Aan menyorot adanya kebijakan-kebijakan yang dibuat tanpa memperhatikan etika khususnya dalam penyelenggaraan pemilu memberikan peringatan untuk pelaksanaan pemilu tahun ini. Menurutnya, banyak guru besar memandang situasi demokrasi dan hukum tidak dalam keadaan baik.

“Itu artinya lebih cenderung kepada kontra demokrasi,” katanya.

Belum menjadi negara hukum

Adanya polemik putusan Mahkamah Konstitusi (MK) dan pelanggaran etika oleh Anwar Usman saat menjabat Ketua MK dan Ketua KPU Hasyim Asy’ari soal majunya Gibran Rakabuming Raka menjadi cawapres Prabowo Subianto menurut Aan menjadikan narasi banyak kampus sebagai penyeimbang atas masalah tersebut. Setidaknya suara dari para guru besar dan sivitas akademika perguruan tinggi menjadi referensi bagi pemilih dan pengingat bagi penyelenggara negara.
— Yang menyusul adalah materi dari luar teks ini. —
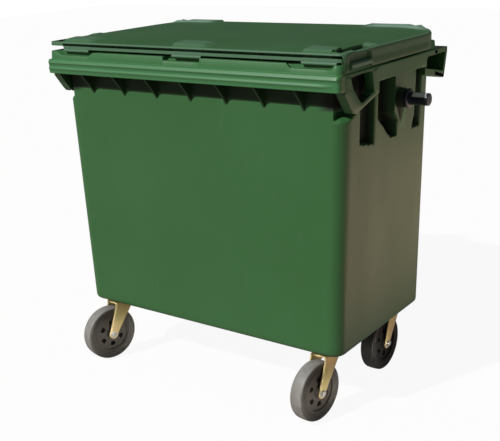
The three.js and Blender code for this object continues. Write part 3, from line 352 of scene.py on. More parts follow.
class Shape:
    """Points and faces in drawing millimetres, which end as one object in the frame."""

    def __init__(self):
        self.points = []
        self.faces = []
        self.count = 0

    def grid(self, points, around=False, closed=False, openings=None):
        """Faces between neighbours, but for openings.

        Around joins the last column to the first, closed the last row to the first.
        """
        points = np.asarray(points, float)
        rows, columns = points.shape[:2]
        r, c = np.meshgrid(
            np.arange(rows if closed else rows - 1),
            np.arange(columns if around else columns - 1),
            indexing="ij",
        )
        r_next, c_next = (r + 1) % rows, (c + 1) % columns
        row, row_next = r * columns, r_next * columns
        corners = np.stack([row + c, row + c_next, row_next + c_next, row_next + c], -1)
        corners = corners.reshape(-1, 4) if openings is None else corners[~openings]
        self.faces += (corners + self.count).tolist()
        self.points.append(points.reshape(-1, 3))
        self.count += rows * columns
        return self

    def cap(self, points):
        points = np.asarray(points, float)
        self.faces.append(list(range(self.count, self.count + len(points))))
        self.points.append(points)
        self.count += len(points)
        return self

    def prism(self, outline, axis, low, high):
        """A flat outline of two coordinates, drawn out along the third axis."""
        outline = np.asarray(outline, float)
        ends = [np.insert(outline, axis, at, axis=1) for at in (low, high)]
        self.grid(np.stack(ends), around=True)
        self.cap(ends[0])
        return self.cap(ends[1])

    def make(self, name, finish, slot, body, nodes, bevel=0, wall=0, sharp=40, **marks):
        """One object. A mark is a rule that turns drawn points into a number for the finish."""
        mesh = bpy.data.meshes.new(name)
        mesh.from_pydata(in_frame(np.concatenate(self.points)).tolist(), [], self.faces)
        work = bmesh.new()
        work.from_mesh(mesh)
        bmesh.ops.remove_doubles(work, verts=work.verts, dist=0.01 * MM)
        bmesh.ops.dissolve_degenerate(work, edges=work.edges, dist=0.005 * MM)
        bmesh.ops.recalc_face_normals(work, faces=work.faces)
        if wall and not faces_outwards(work):
            bmesh.ops.reverse_faces(work, faces=work.faces)
        work.to_mesh(mesh)
        work.free()
        mesh.shade_smooth()
        piece = new_object(name, mesh)
        if bevel:
            rounding = piece.modifiers.new("rounded edges", "BEVEL")
            rounding.width = bevel * MM
            rounding.segments = 3
            rounding.limit_method = "ANGLE"
            rounding.angle_limit = math.radians(30)
            rounding.harden_normals = True
        else:
            mesh.set_sharp_from_angle(angle=math.radians(sharp))
        if wall:
            shell = piece.modifiers.new("wall", "SOLIDIFY")
            shell.thickness = wall * MM
            shell.offset = -1
        places = np.empty(len(mesh.vertices) * 3, np.float32)
        mesh.vertices.foreach_get("co", places)
        drawn = places.reshape(-1, 3) / MM - DRAWING_SHIFT
        # Marks carry real tread wear, and painted highlights and painted shade.
        for mark, rule in marks.items():
            wear_and_painted_light = mesh.attributes.new(mark, "FLOAT", "POINT")
            wear_and_painted_light.data.foreach_set("value", np.broadcast_to(rule(drawn), len(drawn)).astype(np.float32))
        mesh.materials.append(finish)
        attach(piece, body)
        if nodes:
            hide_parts(*nodes)
        print("%-28s %6d faces" % (name, len(mesh.polygons)))
        return piece


def faces_outwards(work):
    """Whether an open sheet's faces look away from the middle of its points, by area."""
    middle = np.mean([vertex.co for vertex in work.verts], axis=0)
    centres = np.array([face.calc_center_median() for face in work.faces])
    normals = np.array([face.normal for face in work.faces])
    areas = np.array([face.calc_area() for face in work.faces])
    return ((centres - middle) * normals).sum(1) @ areas > 0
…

Terkait deklarasi dilakukan oleh guru besar dan  sivitas akademika perguruan tinggi, Aan mengatakan bahwa tidak ingin kejadian era 98 terulang. Dia menilai sikap para guru besar dan sivitas akademika perguruan tinggi sebagai upaya meredam kondisi yang tidak diinginkan. Setidaknya upaya para guru besar dan sivitas akademika menginginkan kebenaran tetap ditegakan. Aan sendiri merupakan satu dari 16 orang akademisi yang melaporkan pelanggaran etik Anwar Usman terkait putusan MK No. 90/PUU-XXI/2023.

Beberapa hari lalu, film dokumenter ‘Dirty Vote’ ramai dibicarakan publik karena menampilkan indikasi kecurangan pemilu yang disampaikan oleh tiga akademisi. Terkait film ‘Dirty Vote’, Aan melihat kebenaran acapkali dihadapkan pada kekuasaan. Malahan saat kekuasaan terbentuk, penguasa bakal menggunakan kekuasaannya sebagai respons balik.
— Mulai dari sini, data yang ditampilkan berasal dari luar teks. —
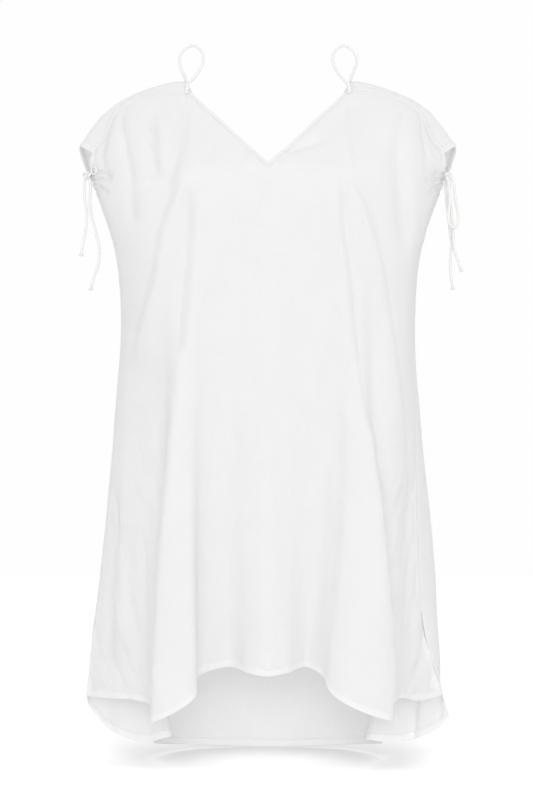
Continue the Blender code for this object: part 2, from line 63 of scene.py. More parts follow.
# Stitches: distances of their lines from the edges, and the shape of one
HEM_STITCH = 8.5
BINDING_STITCH = 5.6
CASING_STITCH = 6.9
GROOVE_WIDTH = 0.8
GROOVE_OUTWARD, GROOVE_INWARD = 0.22, 0.3  # how deep they sink into each face of a hem
STITCH_LENGTH, STITCH_GAP = 2.3, 0.8
TACK_LENGTH, TACK_GAP, TACK_HALF = 0.95, 0.25, 2.4
THREAD_RADIUS = 0.2
THREAD_LIFT = 0.12
STITCH_SIDES = 5
STITCH_RINGS = ((-0.36, 0.8, 0.0), (0.0, 1.0, 0.12), (0.36, 0.8, 0.0))  # along, size and lift
STITCH_TIPS = ((-0.5, -0.15), (0.5, -0.15))  # along and lift

# Relief of the cloth: amplitude, width and length of each kind of unevenness
UNEVEN = ((1.6, 55, 300), (0.7, 21, 90), (0.22, 8, 26))
CRUMPLES = ((2.3, 12, 60), (1.3, 8, 18))
CRUMPLED_OUT, CRUMPLED_DOWN = (128, 165), (430, 600)  # where the crumples set in
FRONT_SEED, BACK_SEED, CRUMPLE_SEED = 1.5, 9.5, 4.5
# Beside a shoulder seam: height, distance from the seam and width of each dip and swell
FLAT_SEAM = ((-1.0, 0.0, 1.7), (-0.8, 4.5, 3.0))
WRAPPED_SEAM = ((-1.0, 0.0, 1.7), (0.9, 3.4, 1.6), (-0.8, 7.6, 2.0))
SIDE_SEAM_DIP, SIDE_SEAM_WIDTH = 1.0, 1.9
PUCKER_HEIGHT, PUCKER_REACH, PUCKER_LENGTH, PUCKER_CHANGE = 0.4, 9, 2.3, 31
HEM_PULL, HEM_PULL_LENGTH, HEM_PULL_REACH = 0.9, 6.5, 9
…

Dilaporkannya ketiga akademisi dalam film tersebut menurut Aan sebagai konsekuensi akademisi dan ilmu pengetahuan yang harus mengungkapkan kebenaran. Tapi, sayangnya tidak memiliki kekuasaan. Kondisi inilah menandakan Indonesia belum bisa menjadi negara yang menjalankan ketentuan hukum dan demokrasinya dengan baik.

“Kita belum menjadi negara hukum dan demokrasi yang benar,” katanya.

Aan mengingatkan penguasa tak boleh resisten terhadap dengan berbagai kritik atas kebenaran yang disampaikan publik. Sebab kondisi tersebut bakal berpotensi merusak nilai hukum dan demokrasi di Indonesia. “Mereka masih resisten terhadap kebenaran, ini yang saya lihat destruktif sebenarnya,” pungkasnya.